In a fire, it will be the poor, the renters, the people living in mobile housing, and those who cannot afford insurance or ‘hardening’ of their homes to resist fire, who will suffer the most.

The Australian angle; we know there is widespread homelessness as a result of the Black Summer fires of 2019/20. There are many people still living in caravans and sheds because they can’t get permission to rebuild, can’t afford to, or can’t get builders and materials. In the USA, where poorer families and communities have been disproportionally impacted by loss of homes, community – rather than individual responses - to fire will become more important. For instance, in the small California town of Paradise, which was burnt in 2018, the town is seeking a community response (acquiring public open space around the town to provide recreational resources for the community and also a strategic fire break rather than relying just on individuals to be able to ‘harden’ their houses against fire).

 

Longer fire seasons means less help when we need it.

During the 2019/ 20 Black Summer fires, around 1,000 people came to Australia to assist in fighting our fires. We routinely send crews, specialists and our aircraft to help with efforts overseas, especially North America. As fire seasons get longer in both hemispheres, it will place greater pressure on local crews, stretching resources and making it harder to support each other across national borders. What happens the next time we experience a season like Black Summer and North American crews have just come out of a long season?

The Australian angle. Increasingly we are using volunteer firefighters to assist with other natural disasters (for instance the clean up after recent flooding in northern NSW). Many volunteer brigades are aging. We need to change how we recruit and expand our volunteer firefighting base. We also need to prepare for the year when no support can be sent from the northern hemisphere.

 

So what do we do?

We know that longer and more intense fire seasons in the northern hemisphere will start to affect firefighting here as it becomes more difficult to share resources between the north and the south. Here are a few ideas on how we can be ready:

A publicly owned air fleet. The bushfire royal commission interim report recommended that Australia invest in a “modest, Australian-based sovereign [very large aerial tanker/large aerial tanker] capability” as the climate emergency means that northern and southern hemisphere fire seasons are running together.
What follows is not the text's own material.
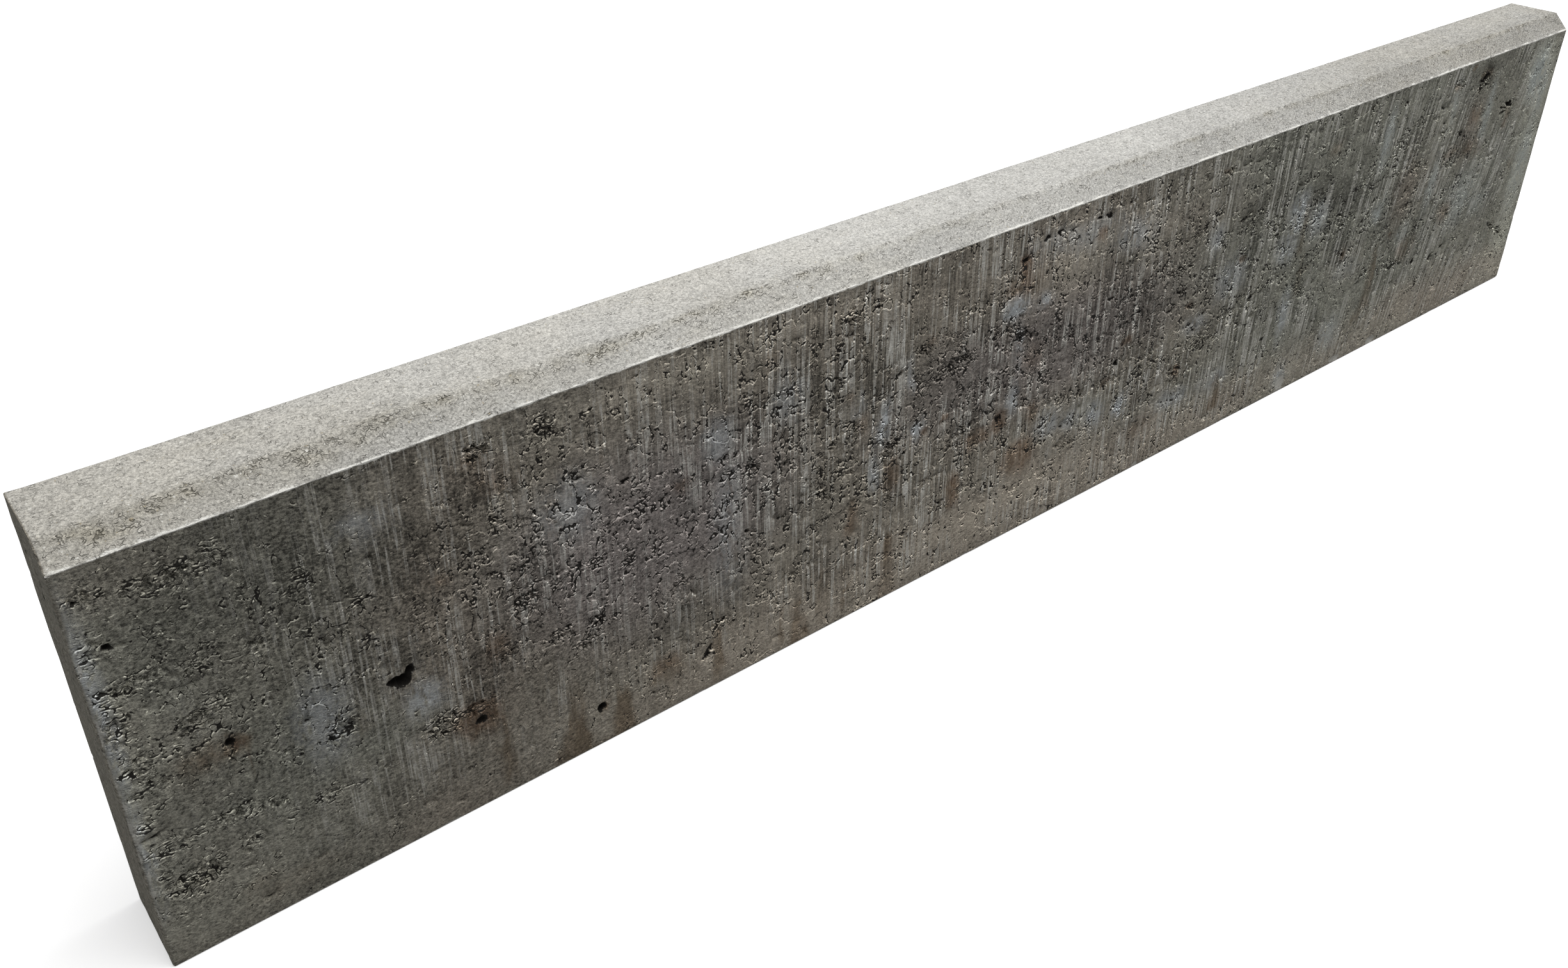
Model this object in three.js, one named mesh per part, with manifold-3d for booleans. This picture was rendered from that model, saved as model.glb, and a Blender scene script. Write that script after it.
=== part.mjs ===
// Concrete edging kerb, one metre long.
//
// A kerb like this is dry-cast. Stiff concrete is shaken down in an upright steel mould, a shaped
// shoe presses it from above, and the mould is drawn straight up off it. So its two long faces and
// its butt ends are plain and upright, the bed is flat, and the only shaped edge is the splay along
// the front of the top, which the shoe forms. Air that stays against the mould leaves blow-holes.
//
// Units are millimetres. X runs along the kerb, Y from its front (-Y) to its back (+Y), and Z up from
// the bed. The origin is the middle of the bed.

import * as THREE from "three";
import { mergeVertices } from "three/addons/utils/BufferGeometryUtils.js";
import Module from "manifold-3d";

// ---- driving dimensions ----------------------------------------------------------------------

const LENGTH = 1000; // butt end to butt end
const HEIGHT = 200; // bed to top
const THICKNESS = 43; // front face to back face
const SPLAY_DEPTH = 10; // how far the splay cuts back into the top
const SPLAY_DROP = 10; // how far it comes down the front face
const LONG_ARRIS = 1.5; // radius of the top back edge and of the two bed edges
const END_ARRIS = 1.5; // radius of the edges round each butt end
const ARRIS_STEPS = 4; // facets across one rounded arris

// Blow-holes that open in the front face. "along" is measured from the left butt end and "up" from
// the bed, to the middle of the hole. "wide" and "high" are its mouth, "deep" is how far it goes
// into the concrete, and "tilt" turns the mouth, in degrees, with the right side going up.
const BLOW_HOLES = [
  { along: 105.5, up: 87.5, wide: 6, high: 4.5, deep: 6, tilt: 0 },
  { along: 109, up: 86.5, wide: 6, high: 6, deep: 8, tilt: 0 },
  { along: 112, up: 90, wide: 3, high: 5.5, deep: 5, tilt: -15 },
  { along: 197, up: 22, wide: 5, high: 5, deep: 5.5, tilt: 30 },
  { along: 139, up: 48, wide: 5, high: 4, deep: 3, tilt: 0 },
  { along: 41, up: 94, wide: 3.5, high: 4, deep: 3, tilt: 15 },
  { along: 11, up: 155, wide: 3.5, high: 3, deep: 2.5, tilt: 0 },
  { along: 541, up: 82, wide: 4, high: 3.5, deep: 3, tilt: -20 },
  { along: 898, up: 176, wide: 7, high: 5, deep: 3.5, tilt: 20 },
  { along: 942, up: 149, wide: 4.5, high: 4.5, deep: 3, tilt: 0 },
];
const HOLE_SIDES = 16; // facets round a blow-hole
const HOLE_RINGS = 10; // facets from one pole of it to the other

const CONCRETE = new THREE.MeshStandardMaterial({ color: 0x5c5953, roughness: 0.92, metalness: 0 });

// ---- solids ----------------------------------------------------------------------------------

const wasm = await Module();
wasm.setup();

/** The closed solid that a three.js geometry bounds. */
function solidOf(geometry) {
  const bare = geometry.clone();
  bare.deleteAttribute("normal");
  bare.deleteAttribute("uv");
  const merged = mergeVertices(bare);
  const vertProperties = Float32Array.from(merged.attributes.position.array);
  const triVerts = Uint32Array.from(merged.index.array);
  return new wasm.Manifold(new wasm.Mesh({ numProp: 3, vertProperties, triVerts }));
}

/** The three.js geometry of a solid, with flat facets. */
function geometryOf(solid) {
  const { vertProperties, triVerts } = solid.getMesh();
  const geometry = new THREE.BufferGeometry();
  geometry.setAttribute("position", new THREE.BufferAttribute(vertProperties, 3));
  geometry.setIndex(new THREE.BufferAttribute(triVerts, 1));
  const facets = geometry.toNonIndexed();
  facets.computeVertexNormals();
  return facets;
}

/** A closed outline that rounds each of its corners by that corner's own radius. */
function roundedOutline(corners) {
  const outline = new THREE.Shape();
  corners.forEach(({ x, y, radius = 0 }, i) => {
    const here = new THREE.Vector2(x, y);
    const last = corners.at(i - 1);
    const next = corners[(i + 1) % corners.length];
    const toLast = new THREE.Vector2(last.x, last.y).sub(here).normalize();
    const toNext = new THREE.Vector2(next.x, next.y).sub(here).normalize();
    const halfAngle = toLast.angleTo(toNext) / 2;
    const setBack = radius / Math.tan(halfAngle);
    const start = here.clone().addScaledVector(toLast, setBack);
    if (i === 0) outline.moveTo(start.x, start.y);
    else outline.lineTo(start.x, start.y);
    if (radius === 0) return;
    const toCentre = toLast.clone().add(toNext).normalize();
    const centre = here.clone().addScaledVector(toCentre, radius / Math.sin(halfAngle));
    const end = here.clone().addScaledVector(toNext, setBack);
    const startAngle = start.sub(centre).angle();
    const endAngle = end.sub(centre).angle();
    outline.absarc(centre.x, centre.y, radius, startAngle, endAngle, false);
  });
  outline.closePath();
  return outline;
}

/** An outline swept straight, with its x and y laid along two of the kerb's own axes. */
function sweep(outline, depth, xAxis, yAxis) {
  const geometry = new THREE.ExtrudeGeometry(outline, {
    depth,
    bevelEnabled: false,
    curveSegments: ARRIS_STEPS,
  });
  const along = new THREE.Vector3().crossVectors(xAxis, yAxis);
  const start = along.clone().multiplyScalar(-depth / 2);
  const toKerb = new THREE.Matrix4().makeBasis(xAxis, yAxis, along).setPosition(start);
  return solidOf(geometry.applyMatrix4(toKerb));
}

const X = new THREE.Vector3(1, 0, 0);
const Y = new THREE.Vector3(0, 1, 0);
const Z = new THREE.Vector3(0, 0, 1);

/** The section across the kerb: a plain slab with the splay on its front top edge. */
function section() {
  const front = -THICKNESS / 2;
  const back = THICKNESS / 2;
  return roundedOutline([
    { x: front, y: 0, radius: LONG_ARRIS },
    { x: back, y: 0, radius: LONG_ARRIS },
    { x: back, y: HEIGHT, radius: LONG_ARRIS },
    { x: front + SPLAY_DEPTH, y: HEIGHT },
    { x: front, y: HEIGHT - SPLAY_DROP },
  ]);
}

/** A rectangle with its corners rounded to the end arris. */
function endRounding(low, high) {
  return roundedOutline([
    { x: low.x, y: low.y, radius: END_ARRIS },
    { x: high.x, y: low.y, radius: END_ARRIS },
    { x: high.x, y: high.y, radius: END_ARRIS },
    { x: low.x, y: high.y, radius: END_ARRIS },
  ]);
}

/** The cast block: what the section, the plan and the front elevation have in common. */
function castBlock() {
  const halfLength = LENGTH / 2;
  const halfThickness = THICKNESS / 2;
  const plan = endRounding(
    { x: -halfLength, y: -halfThickness },
    { x: halfLength, y: halfThickness },
  );
  const elevation = endRounding({ x: -halfLength, y: 0 }, { x: halfLength, y: HEIGHT });
  return sweep(section(), LENGTH, Y, Z)
    .intersect(sweep(plan, 2 * HEIGHT, X, Y))
    .intersect(sweep(elevation, THICKNESS, X, Z));
}

/** One blow-hole, as a round-bottomed pocket whose middle lies in the front face. */
function blowHole({ along, up, wide, high, deep, tilt }) {
  const pocket = new THREE.SphereGeometry(1, HOLE_SIDES, HOLE_RINGS)
    .scale(wide / 2, deep, high / 2)
    .rotateY(-THREE.MathUtils.degToRad(tilt))
    .translate(along - LENGTH / 2, -THICKNESS / 2, up);
  return solidOf(pocket);
}

const kerbSolid = BLOW_HOLES.reduce((solid, hole) => solid.subtract(blowHole(hole)), castBlock());

const kerbStone = new THREE.Mesh(geometryOf(kerbSolid), CONCRETE);
kerbStone.name = "kerb_stone";

const kerb = new THREE.Group();
kerb.add(kerbStone);

export default kerb;
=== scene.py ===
# %% [markdown]
# # A concrete edging kerb
#
# This lesson dresses one precast kerb: a metre of dry-cast concrete that stands on its long edge
# beside a path or a lawn. The block itself is simple. What makes it look like concrete is what the
# mould did to it: a tamped, sandy top, sides dragged by the steel as it was pulled off, torn
# pockets where stiff concrete didn't close, and years of damp and lime.
#
# The kerb is cast in one, so it stays one mesh. Its shape comes from numbers in millimetres, and
# the finish from nodes that need no pictures.

import math

import bpy
import numpy as np
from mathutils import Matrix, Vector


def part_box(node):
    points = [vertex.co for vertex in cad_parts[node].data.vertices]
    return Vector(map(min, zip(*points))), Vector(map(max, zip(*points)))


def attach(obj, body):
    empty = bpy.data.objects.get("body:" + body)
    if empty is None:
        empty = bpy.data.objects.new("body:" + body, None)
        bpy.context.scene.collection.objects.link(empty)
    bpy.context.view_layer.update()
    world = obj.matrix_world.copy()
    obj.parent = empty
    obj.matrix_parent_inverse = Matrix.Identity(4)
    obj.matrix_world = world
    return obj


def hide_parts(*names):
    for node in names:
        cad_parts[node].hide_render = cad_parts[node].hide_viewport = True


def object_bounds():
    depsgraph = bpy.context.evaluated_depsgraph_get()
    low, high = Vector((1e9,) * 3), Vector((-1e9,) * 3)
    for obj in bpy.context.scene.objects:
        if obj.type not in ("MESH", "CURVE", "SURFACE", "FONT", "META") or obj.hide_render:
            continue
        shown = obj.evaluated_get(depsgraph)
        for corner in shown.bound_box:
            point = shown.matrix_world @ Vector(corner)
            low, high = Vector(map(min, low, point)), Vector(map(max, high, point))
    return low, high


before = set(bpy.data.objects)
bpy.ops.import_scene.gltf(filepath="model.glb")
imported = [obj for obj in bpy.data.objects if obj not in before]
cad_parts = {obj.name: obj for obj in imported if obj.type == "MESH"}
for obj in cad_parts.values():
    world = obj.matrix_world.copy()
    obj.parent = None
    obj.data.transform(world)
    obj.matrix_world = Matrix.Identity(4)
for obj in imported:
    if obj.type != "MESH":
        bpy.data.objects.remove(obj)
cad_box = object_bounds()

MM = 0.001
block_low, block_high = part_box("kerb_stone")
LENGTH, THICKNESS, HEIGHT = (block_high - block_low) / MM
FRONT = -THICKNESS / 2
BACK = THICKNESS / 2
print(f"block {LENGTH:.0f} x {THICKNESS:.0f} x {HEIGHT:.0f} mm")

# %% [markdown]
# ## Where we look from
#
# The kerb is seen from its left end and above, from less than a metre away, so the near end looms.
# A camera on a line of sight is easy to think about: a point it looks at, the two angles it looks
# from, and how far back it stands. The frame is a little lower than the lens axis, so the camera
# gets a small vertical shift in place of a tilt, which keeps the upright edges as they are.

# %% Camera
VIEW_AZIMUTH = -38.45
VIEW_ELEVATION = 30.57
VIEW_DISTANCE = 0.6696
VIEW_TARGET = (-0.1808, 0.0, 0.1276)
LENS = 32.506
FRAME_SHIFT = -0.0516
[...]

Australia is currently reliant on the United States for large aerial firefighting aircraft – only two large air tankers are currently permanently based in Australia.

It's time to establish a publicly owned air fleet of Large Air Tankers.

 

RAFT1.jpgA national remote area firefighting team. As fire threatens World Heritage Areas and national parks across the country, it is time to establish a national remote area firefighting team, which would be tasked with supporting existing crews in the states and territories.

 

Create opportunities for urban people to volunteer as firefighters

Existing volunteer services rely on attracting members who live close to fire stations so they can deploy quickly. This means that the vast majority of Australian citizens cannot become volunteer firefighters. We propose that new remote area volunteer teams be established which could focus on attracting and training younger people in major cities and regional centres who could then nominate for deployment in major campaign fires.

Support our volunteers to make their contributions sustainable

We need to prepare our emergency services - both career and volunteer - for the increasing demands of climate-driven disasters. As flooding, fires and heatwaves become more common it is clear that the load on existing volunteers will become unsustainable. We will need to transform how we respond to these disasters, with potential changes to resourcing for volunteers and their employers.

First-responders are being overwhelmed by the size, intensity and frequency of unprecedented extreme weather events. It is essential that there is a review of budgets for all first responder organisations to ensure they are sufficient to the reality of the climate driven disasters of the 21st century.

Stop making the situation worse. Of course, we need to do everything possible to play our part in avoiding future climate change. That means a rapid transition to 100% renewables and storage, and major uptake of energy efficiency in our homes, buildings and businesses.